Con l’art. 284, commi 1-2 CCII viene introdotta la possibilità per due o
più imprese facenti parte di un gruppo, di presentare un'unica domanda di
accesso al concordato preventivo o di omologazione dell’accordo di
ristrutturazione del debito. In tal caso deve essere predisposto un piano
unitario o più piani collegati tra loro
Rimane tuttavia necessario che le proposte di concordato rivolte ai
creditori siano distinte; ciò deriva dall’autonomia delle masse delle
singole imprese (art. 284, co. 3, CCII) e dalle modalità previste per
l’espressione del voto (art. 286, co. 5, CCII).
I creditori
Una parte nuova ed importante del codice della crisi d'impresa e
dell'insolvenza è quella che disciplina gli obblighi generali dei
creditori, i quali assumono il ruolo di attori principali in tutte le fasi
della gestione delle crisi, sono tenuti a “comportarsi secondo buona fede e
correttezza” nel corso delle trattative e nell'esecuzione degli accordi e
delle procedure di regolazione della crisi e dell'insolvenza (art. 4, comma
1, CCII). Gli stessi sono tenuti a “collaborare lealmente” con il debitore
e gli organi della procedura e a “rispettare l'obbligo di riservatezza
sulla situazione del debitore, sulle iniziative da questi assunte e sulle
informazioni acquisite” (art. 4, comma 3, CCII).
Emerge, dunque, chiaramente l'intenzione del legislatore di rendere
maggiormente responsabili tutti i soggetti a vario titolo coinvolti nella
gestione della crisi aziendale, tra di essi anche i creditori
Nello specifico questi ultimi hanno il dovere, in particolare, di
collaborare lealmente con il debitore, con i soggetti preposti alle
procedure di allerta e composizione assistita della crisi, con gli organi
nominati dall'autorità giudiziaria nelle procedure di regolazione della
crisi e dell'insolvenza e di rispettare l'obbligo di riservatezza sulla
situazione del debitore, sulle iniziative da questi assunte e sulle
informazioni acquisite (comma 3).
Permane, anche con l'entrata in vigore dell'art. 4 CCII, la facoltà per il
creditore, anche se consapevole dell’incapienza del patrimonio del
debitore, di attivarsi legalmente per la tutela del proprio credito, anche
se a scapito degli altri creditori e con l’intento di essere il primo a
farlo.
Al più tali condotte verranno sottoposte ad azioni revocatorie o
evidenzieranno una eventuale responsabilità del terzo creditore che abbia
contribuito all'aggravamento del dissesto del debitore, ad esempio
attraverso la concessione "abusiva" del credito.

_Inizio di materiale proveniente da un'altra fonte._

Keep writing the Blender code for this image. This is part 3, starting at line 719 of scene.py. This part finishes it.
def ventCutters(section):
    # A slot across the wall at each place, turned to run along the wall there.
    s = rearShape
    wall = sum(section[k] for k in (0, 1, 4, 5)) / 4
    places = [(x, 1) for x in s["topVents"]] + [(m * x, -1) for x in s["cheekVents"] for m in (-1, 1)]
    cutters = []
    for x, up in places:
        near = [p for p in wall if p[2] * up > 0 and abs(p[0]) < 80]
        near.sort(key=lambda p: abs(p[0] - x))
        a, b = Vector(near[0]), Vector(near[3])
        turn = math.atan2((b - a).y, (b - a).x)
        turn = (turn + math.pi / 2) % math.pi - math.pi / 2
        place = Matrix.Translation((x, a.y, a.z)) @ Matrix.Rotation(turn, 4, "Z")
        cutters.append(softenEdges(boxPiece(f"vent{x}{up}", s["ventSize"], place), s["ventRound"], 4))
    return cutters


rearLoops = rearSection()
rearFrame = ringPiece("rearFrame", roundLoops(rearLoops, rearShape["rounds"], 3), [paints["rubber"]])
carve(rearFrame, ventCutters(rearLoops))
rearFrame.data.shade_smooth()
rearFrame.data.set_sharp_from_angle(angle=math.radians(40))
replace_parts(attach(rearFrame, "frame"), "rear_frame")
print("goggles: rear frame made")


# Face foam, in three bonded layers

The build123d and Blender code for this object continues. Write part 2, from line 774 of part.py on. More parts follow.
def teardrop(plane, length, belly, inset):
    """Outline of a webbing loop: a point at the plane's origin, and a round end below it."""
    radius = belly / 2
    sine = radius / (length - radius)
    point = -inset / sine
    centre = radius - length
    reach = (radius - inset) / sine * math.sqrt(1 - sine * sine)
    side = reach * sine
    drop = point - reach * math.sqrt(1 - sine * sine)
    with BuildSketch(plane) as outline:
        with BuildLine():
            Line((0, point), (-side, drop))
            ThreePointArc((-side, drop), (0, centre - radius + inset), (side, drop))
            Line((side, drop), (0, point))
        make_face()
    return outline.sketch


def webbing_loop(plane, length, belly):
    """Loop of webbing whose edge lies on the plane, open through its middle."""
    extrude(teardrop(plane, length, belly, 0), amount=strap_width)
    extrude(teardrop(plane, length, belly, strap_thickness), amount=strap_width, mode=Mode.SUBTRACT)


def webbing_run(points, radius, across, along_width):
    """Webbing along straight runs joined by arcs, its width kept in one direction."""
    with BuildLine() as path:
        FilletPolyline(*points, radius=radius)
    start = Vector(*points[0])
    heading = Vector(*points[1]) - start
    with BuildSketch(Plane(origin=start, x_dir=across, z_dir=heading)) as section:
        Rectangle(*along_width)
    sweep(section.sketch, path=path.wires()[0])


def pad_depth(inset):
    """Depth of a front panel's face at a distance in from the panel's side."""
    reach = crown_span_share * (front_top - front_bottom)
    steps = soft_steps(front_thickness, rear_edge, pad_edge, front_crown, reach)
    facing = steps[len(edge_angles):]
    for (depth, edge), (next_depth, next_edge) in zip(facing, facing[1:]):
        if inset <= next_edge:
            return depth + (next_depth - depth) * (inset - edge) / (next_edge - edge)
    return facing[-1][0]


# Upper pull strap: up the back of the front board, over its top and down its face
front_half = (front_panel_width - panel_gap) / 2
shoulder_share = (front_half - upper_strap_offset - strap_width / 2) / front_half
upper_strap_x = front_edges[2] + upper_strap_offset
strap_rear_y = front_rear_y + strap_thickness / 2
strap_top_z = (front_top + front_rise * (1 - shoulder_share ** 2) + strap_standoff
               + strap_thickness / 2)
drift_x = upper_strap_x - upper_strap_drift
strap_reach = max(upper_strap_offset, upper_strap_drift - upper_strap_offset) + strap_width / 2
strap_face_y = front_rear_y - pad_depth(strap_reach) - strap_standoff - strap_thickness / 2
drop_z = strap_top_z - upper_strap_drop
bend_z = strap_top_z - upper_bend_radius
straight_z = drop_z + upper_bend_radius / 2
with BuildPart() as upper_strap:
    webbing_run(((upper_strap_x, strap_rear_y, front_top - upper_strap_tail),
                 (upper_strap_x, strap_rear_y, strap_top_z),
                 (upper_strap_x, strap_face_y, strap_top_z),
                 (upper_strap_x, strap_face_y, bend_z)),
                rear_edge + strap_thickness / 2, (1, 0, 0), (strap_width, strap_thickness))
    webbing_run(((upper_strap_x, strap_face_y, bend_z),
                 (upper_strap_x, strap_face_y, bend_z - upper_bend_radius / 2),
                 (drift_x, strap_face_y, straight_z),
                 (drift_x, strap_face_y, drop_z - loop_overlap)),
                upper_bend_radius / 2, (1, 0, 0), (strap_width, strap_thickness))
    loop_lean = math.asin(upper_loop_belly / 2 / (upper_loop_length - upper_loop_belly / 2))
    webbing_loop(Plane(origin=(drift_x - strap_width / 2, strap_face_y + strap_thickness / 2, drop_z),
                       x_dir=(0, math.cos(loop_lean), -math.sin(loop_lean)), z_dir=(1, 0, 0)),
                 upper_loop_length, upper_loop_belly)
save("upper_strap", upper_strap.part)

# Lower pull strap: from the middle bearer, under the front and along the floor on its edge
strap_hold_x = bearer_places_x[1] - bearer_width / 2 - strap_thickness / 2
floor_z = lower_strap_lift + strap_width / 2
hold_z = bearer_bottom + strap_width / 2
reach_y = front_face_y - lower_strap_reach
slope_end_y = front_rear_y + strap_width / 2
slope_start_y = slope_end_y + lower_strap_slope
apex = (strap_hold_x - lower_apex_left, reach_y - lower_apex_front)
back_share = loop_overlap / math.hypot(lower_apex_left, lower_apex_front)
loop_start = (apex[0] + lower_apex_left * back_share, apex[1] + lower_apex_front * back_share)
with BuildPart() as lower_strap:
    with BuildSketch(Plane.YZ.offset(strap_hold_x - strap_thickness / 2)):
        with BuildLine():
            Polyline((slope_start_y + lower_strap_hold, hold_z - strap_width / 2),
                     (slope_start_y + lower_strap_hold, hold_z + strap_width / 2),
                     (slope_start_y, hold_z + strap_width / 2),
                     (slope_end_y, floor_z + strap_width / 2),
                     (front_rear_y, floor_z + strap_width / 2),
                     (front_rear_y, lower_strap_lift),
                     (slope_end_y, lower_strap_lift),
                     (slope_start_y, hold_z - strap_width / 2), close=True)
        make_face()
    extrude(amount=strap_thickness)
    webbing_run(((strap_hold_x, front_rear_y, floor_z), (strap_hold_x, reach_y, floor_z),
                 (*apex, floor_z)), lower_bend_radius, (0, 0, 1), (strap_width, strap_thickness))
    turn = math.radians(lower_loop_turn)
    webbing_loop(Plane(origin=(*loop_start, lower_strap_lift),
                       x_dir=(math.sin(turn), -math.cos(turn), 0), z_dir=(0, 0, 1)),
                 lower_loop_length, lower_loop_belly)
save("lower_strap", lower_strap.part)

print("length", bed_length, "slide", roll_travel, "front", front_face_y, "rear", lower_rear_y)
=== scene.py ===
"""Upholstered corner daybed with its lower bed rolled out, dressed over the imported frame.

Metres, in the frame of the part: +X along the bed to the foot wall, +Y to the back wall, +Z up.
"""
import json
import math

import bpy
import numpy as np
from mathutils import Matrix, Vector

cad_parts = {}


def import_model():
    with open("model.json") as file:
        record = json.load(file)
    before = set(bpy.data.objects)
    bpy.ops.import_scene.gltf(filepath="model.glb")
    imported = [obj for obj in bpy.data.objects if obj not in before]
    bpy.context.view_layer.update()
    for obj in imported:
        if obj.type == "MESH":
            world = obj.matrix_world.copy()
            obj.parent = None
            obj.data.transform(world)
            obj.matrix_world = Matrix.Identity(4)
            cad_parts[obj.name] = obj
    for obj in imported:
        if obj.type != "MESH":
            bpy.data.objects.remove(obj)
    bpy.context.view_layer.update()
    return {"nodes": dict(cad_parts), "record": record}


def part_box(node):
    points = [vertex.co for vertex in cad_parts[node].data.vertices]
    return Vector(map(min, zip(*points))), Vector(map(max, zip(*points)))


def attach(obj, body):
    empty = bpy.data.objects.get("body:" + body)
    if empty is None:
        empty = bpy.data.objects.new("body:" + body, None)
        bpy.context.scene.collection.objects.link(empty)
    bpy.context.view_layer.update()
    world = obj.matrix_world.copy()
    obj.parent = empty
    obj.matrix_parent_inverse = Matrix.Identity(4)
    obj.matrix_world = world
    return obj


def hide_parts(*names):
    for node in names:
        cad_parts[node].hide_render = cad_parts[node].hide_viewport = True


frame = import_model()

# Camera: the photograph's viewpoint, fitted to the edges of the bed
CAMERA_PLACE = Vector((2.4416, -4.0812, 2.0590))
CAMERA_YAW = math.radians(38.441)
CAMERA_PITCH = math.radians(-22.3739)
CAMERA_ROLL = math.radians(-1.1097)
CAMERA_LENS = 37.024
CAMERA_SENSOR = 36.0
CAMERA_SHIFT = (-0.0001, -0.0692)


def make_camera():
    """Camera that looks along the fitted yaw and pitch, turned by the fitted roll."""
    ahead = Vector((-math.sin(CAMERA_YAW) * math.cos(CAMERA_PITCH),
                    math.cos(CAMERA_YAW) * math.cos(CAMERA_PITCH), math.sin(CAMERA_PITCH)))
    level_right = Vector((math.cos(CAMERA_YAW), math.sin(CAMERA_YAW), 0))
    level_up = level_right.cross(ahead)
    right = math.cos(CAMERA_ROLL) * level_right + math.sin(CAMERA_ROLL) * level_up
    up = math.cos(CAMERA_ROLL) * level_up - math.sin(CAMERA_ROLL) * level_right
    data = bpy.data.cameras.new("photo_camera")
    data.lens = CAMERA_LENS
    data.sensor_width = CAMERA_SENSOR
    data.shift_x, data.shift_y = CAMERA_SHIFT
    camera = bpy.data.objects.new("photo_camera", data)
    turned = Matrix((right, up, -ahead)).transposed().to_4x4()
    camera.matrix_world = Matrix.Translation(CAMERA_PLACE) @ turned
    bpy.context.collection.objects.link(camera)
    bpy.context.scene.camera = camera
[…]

Liquidazione giudiziale altrimenti nota come fallimento
Le novità più rilevanti tra la nuova e la precedente normativa, oltre alla
denominazione che introduce la liquidazione giudiziale al posto del termine
fallimento, sono volte a velocizzare e semplificare la procedura.
Tra di esse è giusto ricordare:
-
il ruolo del curatore maggiormente centrale ed autonomo, il quale può,
senza dover aspettare l’autorizzazione preventiva del comitato dei
creditori e quella del tribunale, promuovere le azioni di responsabilità;
-
l’istituzione di un registro per ottemperare ai nuovi obblighi
informativi la cui tenuta è affidata al curatore, da aggiornare
regolarmente ed accessibile sia al tribunale che al comitato dei creditori;
-
l’anticipazione del periodo sospetto per le azioni di recupero al momento
della presentazione dell’istanza di liquidazione giudiziale (non più a
partire dall’apertura della procedura);
-
la modifica del ruolo del comitato dei creditori, ritenuto non più
necessario per le procedure minori e decisamente semplificato nel contesto
della liquidazione giudiziale;
-
l’estensione delle misure volte a consentire al soggetto “fallito” ,
sempre che risulti meritevole, la possibilità di ripartire.
Agenzia delle Entrate
Per accedere alle procedure previste per il superamento della crisi
contenute nel Codice della Crisi d’impresa e dell’insolvenza i contribuenti
possono richiedere all’Agenzia delle Entrate il Certificato unico dei
debiti tributari; detto certificato fornisce un quadro preciso delle
pendenze dello stesso contribuente le quali risultino da atti,
contestazioni ancora in corso ovvero già definite ma non ancora saldate.